─── DATA BLOCK
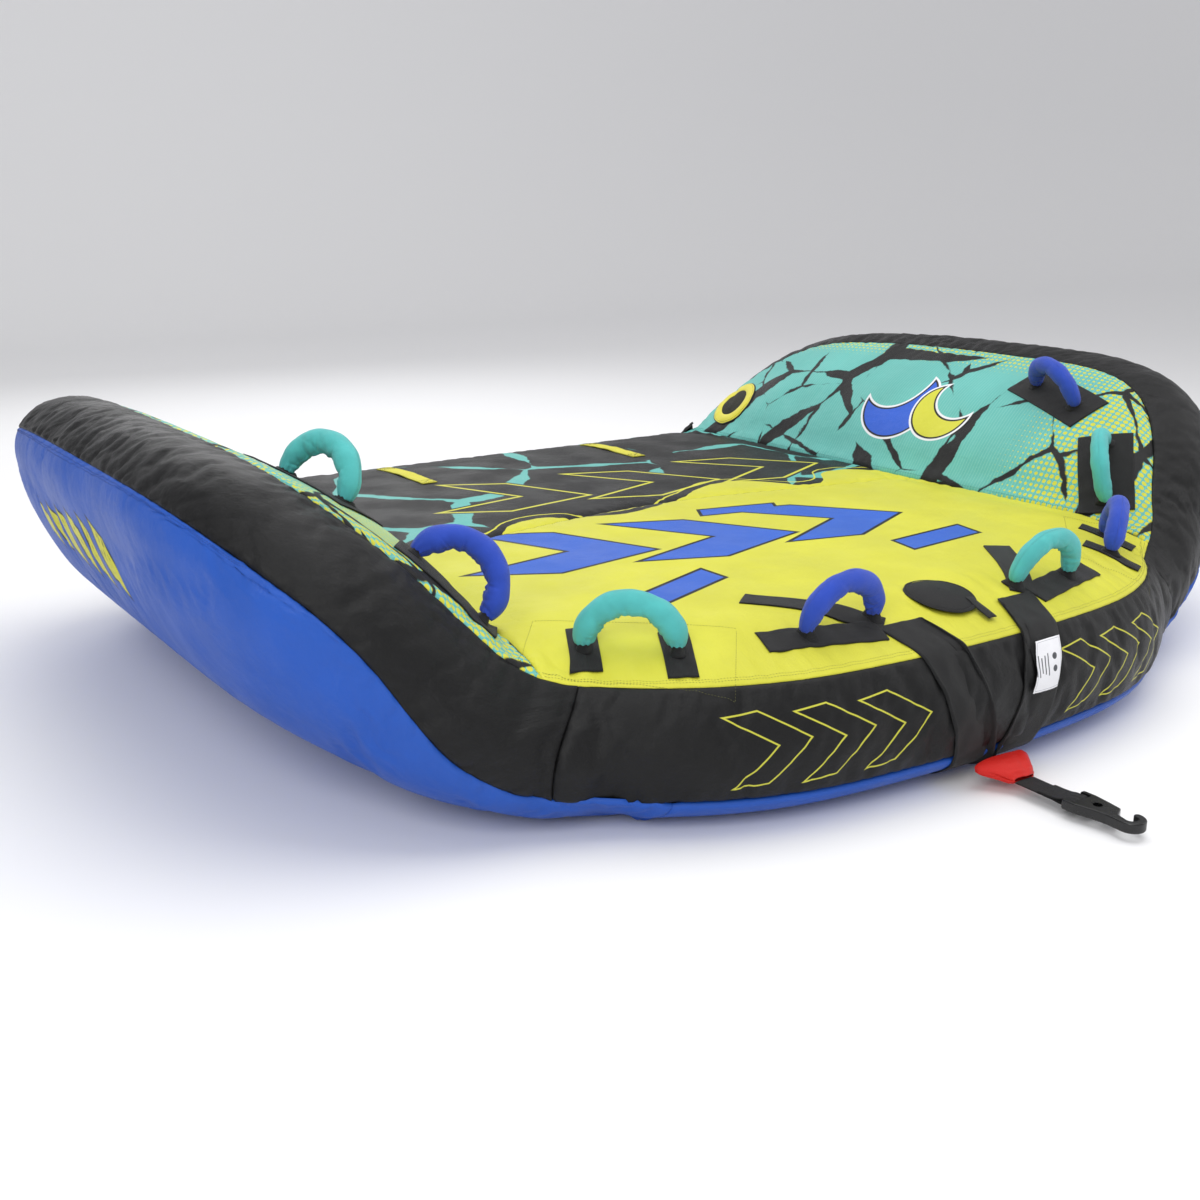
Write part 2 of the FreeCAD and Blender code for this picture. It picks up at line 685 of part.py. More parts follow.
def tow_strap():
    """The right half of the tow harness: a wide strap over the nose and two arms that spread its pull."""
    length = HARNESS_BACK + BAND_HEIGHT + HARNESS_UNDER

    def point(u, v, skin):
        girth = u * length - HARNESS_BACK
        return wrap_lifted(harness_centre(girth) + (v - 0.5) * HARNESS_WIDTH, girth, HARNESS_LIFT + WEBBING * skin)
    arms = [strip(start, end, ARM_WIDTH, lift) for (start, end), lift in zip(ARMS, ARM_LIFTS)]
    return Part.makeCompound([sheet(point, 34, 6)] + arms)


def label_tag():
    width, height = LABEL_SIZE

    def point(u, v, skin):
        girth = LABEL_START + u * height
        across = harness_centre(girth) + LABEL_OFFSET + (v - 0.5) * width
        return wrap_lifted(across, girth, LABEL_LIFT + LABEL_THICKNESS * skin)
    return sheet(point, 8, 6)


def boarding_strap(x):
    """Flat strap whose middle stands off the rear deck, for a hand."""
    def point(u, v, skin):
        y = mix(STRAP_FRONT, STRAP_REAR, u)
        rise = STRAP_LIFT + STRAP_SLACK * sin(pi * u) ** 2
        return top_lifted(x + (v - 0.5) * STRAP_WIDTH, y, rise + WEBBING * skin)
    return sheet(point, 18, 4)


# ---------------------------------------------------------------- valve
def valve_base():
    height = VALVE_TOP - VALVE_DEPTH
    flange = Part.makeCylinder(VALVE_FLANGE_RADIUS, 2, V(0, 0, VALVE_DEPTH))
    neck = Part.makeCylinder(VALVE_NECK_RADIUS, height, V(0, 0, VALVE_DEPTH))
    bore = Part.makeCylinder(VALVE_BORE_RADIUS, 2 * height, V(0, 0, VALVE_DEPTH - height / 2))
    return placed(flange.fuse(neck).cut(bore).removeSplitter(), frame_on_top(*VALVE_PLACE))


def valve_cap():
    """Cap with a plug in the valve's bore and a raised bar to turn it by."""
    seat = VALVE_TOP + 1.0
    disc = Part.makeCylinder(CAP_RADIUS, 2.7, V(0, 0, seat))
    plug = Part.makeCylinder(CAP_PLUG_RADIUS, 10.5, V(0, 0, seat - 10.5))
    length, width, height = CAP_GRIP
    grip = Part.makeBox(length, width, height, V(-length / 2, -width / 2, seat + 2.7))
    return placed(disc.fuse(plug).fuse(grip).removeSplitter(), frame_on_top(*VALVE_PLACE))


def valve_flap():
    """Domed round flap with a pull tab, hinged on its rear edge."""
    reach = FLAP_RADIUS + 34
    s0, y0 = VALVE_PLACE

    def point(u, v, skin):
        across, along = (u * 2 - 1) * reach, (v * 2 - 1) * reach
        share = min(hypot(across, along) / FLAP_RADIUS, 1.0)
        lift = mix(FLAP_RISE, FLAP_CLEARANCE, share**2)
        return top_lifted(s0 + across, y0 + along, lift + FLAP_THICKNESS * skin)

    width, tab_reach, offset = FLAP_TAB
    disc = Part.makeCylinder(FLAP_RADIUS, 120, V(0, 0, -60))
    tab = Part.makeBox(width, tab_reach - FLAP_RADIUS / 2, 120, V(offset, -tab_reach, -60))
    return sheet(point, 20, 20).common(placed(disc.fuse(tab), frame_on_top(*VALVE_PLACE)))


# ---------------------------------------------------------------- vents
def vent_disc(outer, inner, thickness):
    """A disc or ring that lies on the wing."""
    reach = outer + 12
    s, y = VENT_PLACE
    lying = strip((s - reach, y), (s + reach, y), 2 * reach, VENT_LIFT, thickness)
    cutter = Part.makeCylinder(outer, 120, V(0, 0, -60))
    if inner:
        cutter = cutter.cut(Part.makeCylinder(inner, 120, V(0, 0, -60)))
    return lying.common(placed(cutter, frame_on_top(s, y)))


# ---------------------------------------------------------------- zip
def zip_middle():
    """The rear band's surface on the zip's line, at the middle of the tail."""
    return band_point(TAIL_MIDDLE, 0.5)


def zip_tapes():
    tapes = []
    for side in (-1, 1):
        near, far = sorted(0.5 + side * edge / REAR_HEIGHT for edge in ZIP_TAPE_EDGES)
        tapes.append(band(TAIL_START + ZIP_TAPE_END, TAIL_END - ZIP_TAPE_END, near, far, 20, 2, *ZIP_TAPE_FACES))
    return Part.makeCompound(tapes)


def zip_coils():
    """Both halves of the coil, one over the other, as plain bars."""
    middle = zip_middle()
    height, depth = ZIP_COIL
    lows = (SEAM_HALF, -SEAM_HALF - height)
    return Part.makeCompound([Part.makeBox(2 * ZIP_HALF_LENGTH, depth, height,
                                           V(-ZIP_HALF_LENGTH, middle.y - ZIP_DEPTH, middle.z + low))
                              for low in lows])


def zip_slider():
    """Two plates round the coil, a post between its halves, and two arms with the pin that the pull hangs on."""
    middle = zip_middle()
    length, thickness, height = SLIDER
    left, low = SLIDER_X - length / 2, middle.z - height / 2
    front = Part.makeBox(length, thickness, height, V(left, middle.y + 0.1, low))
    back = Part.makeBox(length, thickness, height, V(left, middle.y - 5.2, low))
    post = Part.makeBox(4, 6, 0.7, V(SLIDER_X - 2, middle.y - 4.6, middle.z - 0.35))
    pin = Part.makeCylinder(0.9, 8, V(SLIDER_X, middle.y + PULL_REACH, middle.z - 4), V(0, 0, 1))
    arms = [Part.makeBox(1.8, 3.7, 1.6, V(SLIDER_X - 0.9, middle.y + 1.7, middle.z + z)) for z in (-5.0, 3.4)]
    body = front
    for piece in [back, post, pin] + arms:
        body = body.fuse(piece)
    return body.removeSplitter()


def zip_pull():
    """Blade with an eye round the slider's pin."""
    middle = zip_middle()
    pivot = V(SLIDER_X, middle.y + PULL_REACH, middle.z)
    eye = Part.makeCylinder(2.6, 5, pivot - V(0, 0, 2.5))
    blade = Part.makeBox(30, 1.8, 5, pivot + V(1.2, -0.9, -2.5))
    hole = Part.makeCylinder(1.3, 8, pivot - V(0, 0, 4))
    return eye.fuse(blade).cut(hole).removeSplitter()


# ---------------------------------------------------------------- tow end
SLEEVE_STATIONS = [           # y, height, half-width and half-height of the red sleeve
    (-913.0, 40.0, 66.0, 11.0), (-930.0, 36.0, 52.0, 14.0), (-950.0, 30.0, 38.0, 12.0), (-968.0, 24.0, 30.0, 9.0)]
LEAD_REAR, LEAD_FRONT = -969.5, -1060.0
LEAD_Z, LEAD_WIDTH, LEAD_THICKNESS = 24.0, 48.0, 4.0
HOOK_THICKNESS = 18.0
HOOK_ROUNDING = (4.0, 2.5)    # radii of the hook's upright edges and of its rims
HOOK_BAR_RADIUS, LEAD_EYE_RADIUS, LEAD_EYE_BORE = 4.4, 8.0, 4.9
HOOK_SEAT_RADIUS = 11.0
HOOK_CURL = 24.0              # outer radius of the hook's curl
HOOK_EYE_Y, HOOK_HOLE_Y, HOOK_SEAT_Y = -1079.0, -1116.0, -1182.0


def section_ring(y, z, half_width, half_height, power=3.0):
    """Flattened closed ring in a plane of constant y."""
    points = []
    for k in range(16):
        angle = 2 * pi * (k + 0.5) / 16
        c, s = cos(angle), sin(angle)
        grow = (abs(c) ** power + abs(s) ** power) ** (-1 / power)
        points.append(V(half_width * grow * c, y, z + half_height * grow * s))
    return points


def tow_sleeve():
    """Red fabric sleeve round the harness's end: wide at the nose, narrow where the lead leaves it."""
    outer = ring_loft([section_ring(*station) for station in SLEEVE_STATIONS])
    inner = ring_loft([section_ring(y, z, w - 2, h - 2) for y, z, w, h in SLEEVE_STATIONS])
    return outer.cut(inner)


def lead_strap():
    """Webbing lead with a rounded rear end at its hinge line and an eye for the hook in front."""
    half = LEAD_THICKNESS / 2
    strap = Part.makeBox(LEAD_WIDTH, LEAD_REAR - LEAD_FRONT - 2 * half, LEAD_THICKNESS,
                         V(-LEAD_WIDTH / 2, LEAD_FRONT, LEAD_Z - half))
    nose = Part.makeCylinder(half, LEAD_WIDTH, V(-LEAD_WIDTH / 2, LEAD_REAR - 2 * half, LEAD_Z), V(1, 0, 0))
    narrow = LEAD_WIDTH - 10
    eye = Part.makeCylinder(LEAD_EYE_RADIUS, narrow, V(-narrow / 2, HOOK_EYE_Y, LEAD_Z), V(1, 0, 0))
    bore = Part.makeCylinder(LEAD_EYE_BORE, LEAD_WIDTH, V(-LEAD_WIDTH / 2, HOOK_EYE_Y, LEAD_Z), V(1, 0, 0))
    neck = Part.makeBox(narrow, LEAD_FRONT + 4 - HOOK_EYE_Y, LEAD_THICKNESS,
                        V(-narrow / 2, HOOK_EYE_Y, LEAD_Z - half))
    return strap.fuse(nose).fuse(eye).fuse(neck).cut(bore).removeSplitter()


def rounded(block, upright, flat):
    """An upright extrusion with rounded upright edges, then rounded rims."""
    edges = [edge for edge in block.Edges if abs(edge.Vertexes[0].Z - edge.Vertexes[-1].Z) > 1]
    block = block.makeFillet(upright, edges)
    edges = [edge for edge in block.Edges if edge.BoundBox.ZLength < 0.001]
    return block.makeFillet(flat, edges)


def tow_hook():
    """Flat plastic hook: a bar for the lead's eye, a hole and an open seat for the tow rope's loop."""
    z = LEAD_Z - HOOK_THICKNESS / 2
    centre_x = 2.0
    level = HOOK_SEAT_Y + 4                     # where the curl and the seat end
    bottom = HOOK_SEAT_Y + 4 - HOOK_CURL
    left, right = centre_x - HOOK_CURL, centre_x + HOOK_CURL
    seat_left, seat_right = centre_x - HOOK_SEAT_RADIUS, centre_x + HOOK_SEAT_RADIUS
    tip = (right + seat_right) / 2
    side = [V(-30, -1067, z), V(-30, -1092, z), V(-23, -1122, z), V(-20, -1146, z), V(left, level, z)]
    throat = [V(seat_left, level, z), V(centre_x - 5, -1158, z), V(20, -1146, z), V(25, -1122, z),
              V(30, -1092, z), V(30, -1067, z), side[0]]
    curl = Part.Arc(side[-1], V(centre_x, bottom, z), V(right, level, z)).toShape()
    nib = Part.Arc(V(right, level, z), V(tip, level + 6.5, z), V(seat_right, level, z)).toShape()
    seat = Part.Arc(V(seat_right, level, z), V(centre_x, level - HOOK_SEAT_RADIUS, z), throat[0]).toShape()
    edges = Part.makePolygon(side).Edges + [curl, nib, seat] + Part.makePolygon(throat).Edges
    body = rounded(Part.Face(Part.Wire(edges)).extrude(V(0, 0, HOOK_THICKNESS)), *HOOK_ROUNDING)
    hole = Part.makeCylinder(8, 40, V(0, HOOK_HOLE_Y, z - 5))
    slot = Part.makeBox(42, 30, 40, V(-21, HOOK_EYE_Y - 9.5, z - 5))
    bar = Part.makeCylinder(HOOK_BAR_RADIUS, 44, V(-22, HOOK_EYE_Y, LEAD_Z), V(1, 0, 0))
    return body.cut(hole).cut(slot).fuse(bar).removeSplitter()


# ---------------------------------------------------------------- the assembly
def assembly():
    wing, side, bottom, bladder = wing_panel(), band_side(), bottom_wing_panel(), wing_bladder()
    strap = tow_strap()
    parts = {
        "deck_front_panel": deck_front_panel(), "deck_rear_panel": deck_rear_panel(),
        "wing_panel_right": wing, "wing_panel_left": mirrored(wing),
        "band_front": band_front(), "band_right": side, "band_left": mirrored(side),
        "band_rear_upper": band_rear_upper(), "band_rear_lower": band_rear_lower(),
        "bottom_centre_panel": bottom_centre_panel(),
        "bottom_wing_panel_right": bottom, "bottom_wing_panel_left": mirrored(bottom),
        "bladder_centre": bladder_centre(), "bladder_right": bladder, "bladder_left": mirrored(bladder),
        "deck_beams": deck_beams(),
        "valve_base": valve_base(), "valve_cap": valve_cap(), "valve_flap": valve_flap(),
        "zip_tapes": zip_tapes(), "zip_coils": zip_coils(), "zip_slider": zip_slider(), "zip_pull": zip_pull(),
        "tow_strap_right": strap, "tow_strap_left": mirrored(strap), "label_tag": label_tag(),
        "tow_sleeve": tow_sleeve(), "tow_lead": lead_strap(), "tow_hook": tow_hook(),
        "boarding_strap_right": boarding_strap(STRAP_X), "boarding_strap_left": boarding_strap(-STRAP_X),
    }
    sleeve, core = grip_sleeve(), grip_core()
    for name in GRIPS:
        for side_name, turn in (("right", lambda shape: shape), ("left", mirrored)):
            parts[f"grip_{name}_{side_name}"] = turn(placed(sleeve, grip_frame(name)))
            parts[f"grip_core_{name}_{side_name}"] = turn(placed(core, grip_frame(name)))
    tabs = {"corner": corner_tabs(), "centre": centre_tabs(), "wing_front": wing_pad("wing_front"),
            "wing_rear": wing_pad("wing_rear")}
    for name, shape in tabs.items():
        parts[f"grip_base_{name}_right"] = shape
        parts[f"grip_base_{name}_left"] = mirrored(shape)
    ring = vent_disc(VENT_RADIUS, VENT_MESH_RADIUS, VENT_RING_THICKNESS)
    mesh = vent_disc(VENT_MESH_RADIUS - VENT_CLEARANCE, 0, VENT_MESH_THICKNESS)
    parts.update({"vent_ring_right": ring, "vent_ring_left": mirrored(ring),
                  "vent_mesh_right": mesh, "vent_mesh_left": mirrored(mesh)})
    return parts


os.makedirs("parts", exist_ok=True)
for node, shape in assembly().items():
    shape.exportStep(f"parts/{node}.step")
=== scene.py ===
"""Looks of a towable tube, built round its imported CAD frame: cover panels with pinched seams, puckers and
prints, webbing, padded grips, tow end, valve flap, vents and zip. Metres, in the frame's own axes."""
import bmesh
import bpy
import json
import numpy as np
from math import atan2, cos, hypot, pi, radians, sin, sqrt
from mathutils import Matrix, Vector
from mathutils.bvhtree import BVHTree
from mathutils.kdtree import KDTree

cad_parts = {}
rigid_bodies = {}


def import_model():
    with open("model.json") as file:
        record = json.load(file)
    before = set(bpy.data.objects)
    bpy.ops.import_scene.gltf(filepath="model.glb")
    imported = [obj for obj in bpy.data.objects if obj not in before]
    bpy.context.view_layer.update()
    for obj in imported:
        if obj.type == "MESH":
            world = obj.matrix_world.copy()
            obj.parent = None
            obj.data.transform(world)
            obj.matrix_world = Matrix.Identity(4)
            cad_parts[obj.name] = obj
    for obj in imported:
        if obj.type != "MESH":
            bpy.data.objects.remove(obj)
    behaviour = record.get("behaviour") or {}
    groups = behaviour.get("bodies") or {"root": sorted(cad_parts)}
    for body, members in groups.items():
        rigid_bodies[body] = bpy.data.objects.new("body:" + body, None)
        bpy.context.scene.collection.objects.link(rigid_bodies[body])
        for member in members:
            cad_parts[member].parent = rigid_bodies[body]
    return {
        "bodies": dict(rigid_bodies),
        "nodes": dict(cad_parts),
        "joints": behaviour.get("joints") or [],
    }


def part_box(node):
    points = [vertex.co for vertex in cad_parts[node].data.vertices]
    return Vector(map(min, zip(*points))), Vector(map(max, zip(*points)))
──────
- [THE REQUEST]: Write out, exactly as they stand, the lines from the one containing "return parts" through the one containing "obj.matrix_world = Matrix.Identity(4)", both ends included.

- [TASK RESPONSE]:
    return parts


os.makedirs("parts", exist_ok=True)
for node, shape in assembly().items():
    shape.exportStep(f"parts/{node}.step")
=== scene.py ===
"""Looks of a towable tube, built round its imported CAD frame: cover panels with pinched seams, puckers and
prints, webbing, padded grips, tow end, valve flap, vents and zip. Metres, in the frame's own axes."""
import bmesh
import bpy
import json
import numpy as np
from math import atan2, cos, hypot, pi, radians, sin, sqrt
from mathutils import Matrix, Vector
from mathutils.bvhtree import BVHTree
from mathutils.kdtree import KDTree

cad_parts = {}
rigid_bodies = {}


def import_model():
    with open("model.json") as file:
        record = json.load(file)
    before = set(bpy.data.objects)
    bpy.ops.import_scene.gltf(filepath="model.glb")
    imported = [obj for obj in bpy.data.objects if obj not in before]
    bpy.context.view_layer.update()
    for obj in imported:
        if obj.type == "MESH":
            world = obj.matrix_world.copy()
            obj.parent = None
            obj.data.transform(world)
            obj.matrix_world = Matrix.Identity(4)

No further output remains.